Unlike existing token pruning approaches that rely on text-visual attention mechanisms or token similarity, FastDriveVLA adopts a reconstruction-based method. It introduces an adversarial foreground-background reconstruction strategy that strengthens the model’s ability to identify and preserve high-value tokens. This approach allows the system to retain strong scene understanding while operating more efficiently.
Performance results and implications for L4 autonomy
The framework was evaluated using the nuScenes autonomous driving benchmark, where it achieved state-of-the-art performance across multiple pruning ratios. When the number of visual tokens was reduced from 3,249 to 812, FastDriveVLA delivered a nearly 7.5 times reduction in computational load while maintaining high planning accuracy. These results highlight the framework’s potential to support more efficient deployment of advanced autonomous driving models in real-world vehicles.
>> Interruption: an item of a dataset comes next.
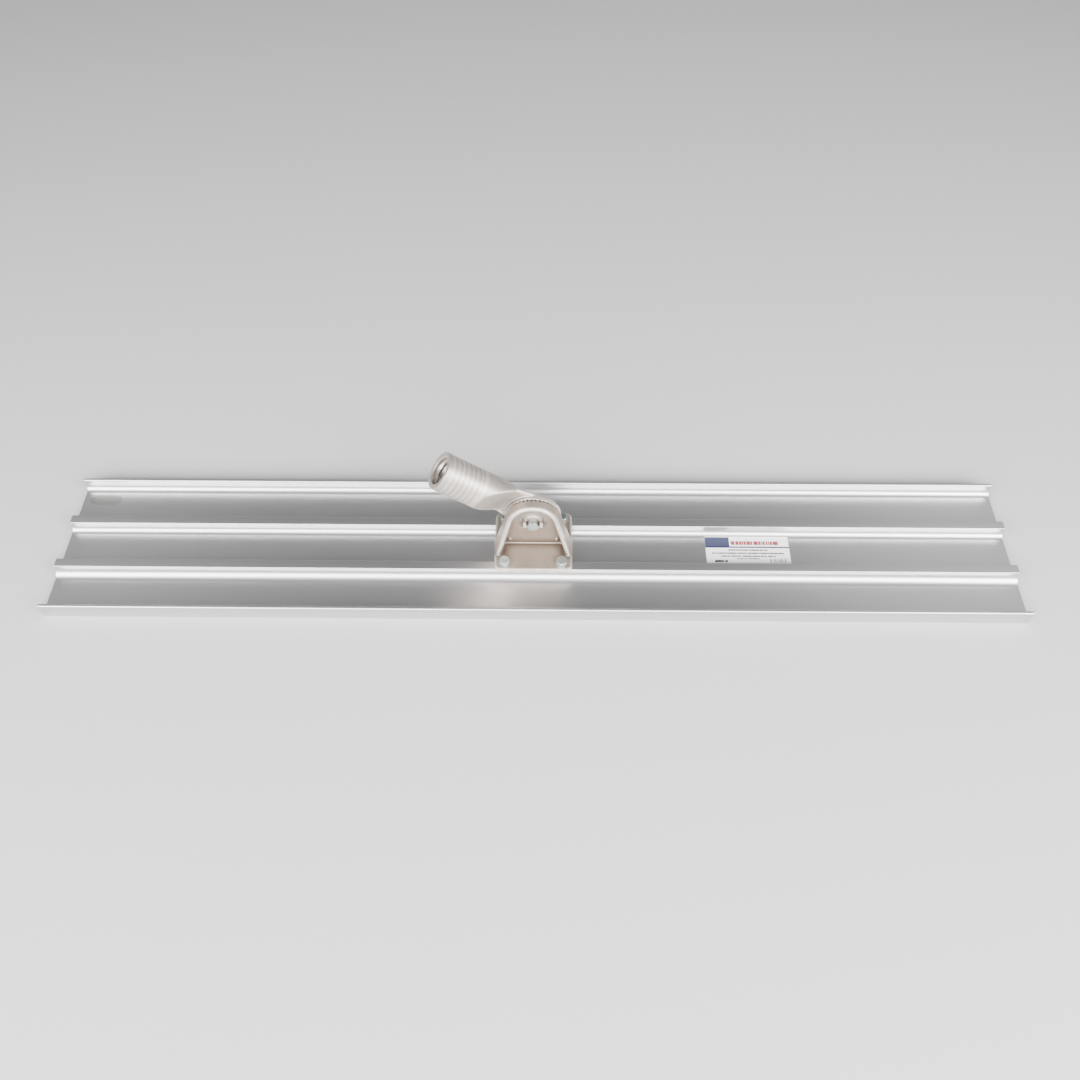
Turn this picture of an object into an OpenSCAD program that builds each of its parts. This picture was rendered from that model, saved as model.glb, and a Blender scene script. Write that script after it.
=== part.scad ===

This marks the second time in 2026 that XPENG has been recognised at a leading global AI conference. Earlier in the year, the company was the only Chinese automaker invited to speak at the CVPR Workshop on Autonomous Driving, where it shared progress on autonomous driving foundation models. At its Tech Day event in November, XPENG also unveiled its VLA 2.0 architecture, which removes the language translation step from traditional Vision-Language-Action pipelines and enables direct visual-to-action generation.
XPENG stated that these developments reflect its full-stack in-house capabilities, spanning model architecture design, training, distillation, and vehicle deployment. Looking ahead, the company reaffirmed its commitment to achieving Level 4 autonomous driving, with continued investment in large-scale AI models aimed at accelerating the integration of physical AI systems into vehicles and delivering safer, more efficient, and more comfortable intelligent driving experiences globally.